I'm 43 years old, although that hardly seems possible. I've lived in 4 states, but visited all the rest, along with about 15 foreign countries. Got a fine public-school education (where I learned to spell profound), a BA from the University of Arizona, and attended a seminary in California. I cheer for people doing what's good, and people doing what's right. And the San Francisco 49ers, who could really use your prayers.

I'm married to a woman too good for me. I've been a cook, a pastor, a coach, and a teacher. Earned a few bucks making music. Play my guitar too loud, too long, and probably not as well as I think. My band, Bright Red Tie, is spending the winter learning new songs to play in the spring. Sometime I'll post some recordings which you can download for free, or pay me (whichever you'd rather!).

Now for the big stuff:
I became a Christian when I was 13, when I came to understand that all roads do not lead to heaven. Jesus said that He is the way, the truth, the life, and that no one comes to the Father except through Him. So (to quote C.S. Lewis), Jesus is either a liar, a lunatic, or the Lord He says He is. I choose "C".
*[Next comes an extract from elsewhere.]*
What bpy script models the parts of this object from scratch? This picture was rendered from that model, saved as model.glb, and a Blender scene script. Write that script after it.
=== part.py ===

For 30 years I've tried to be a Christian. That doesn't say anything about my political party (but it does say I try to vote in a way that pleases God). It doesn't say anything about my clothing or music (although I want to present my Lord through my life). It doesn't even tell you what church I attend (but it does believe and practice the Bible).

Do I consider myself a good Christian? Hardly. I'm so flawed my flaws have flaws! But I'm trying and, in the grace and power of the Holy Spirit, I'm making progress. God is good, and faithful, and I expect that progress will continue until the day I see the Lord face to face and He says
"David, is that you? I thought you'd be a lot farther along by now! But come on in - you're family"

I hope you're making progress, too. And that's enough for today.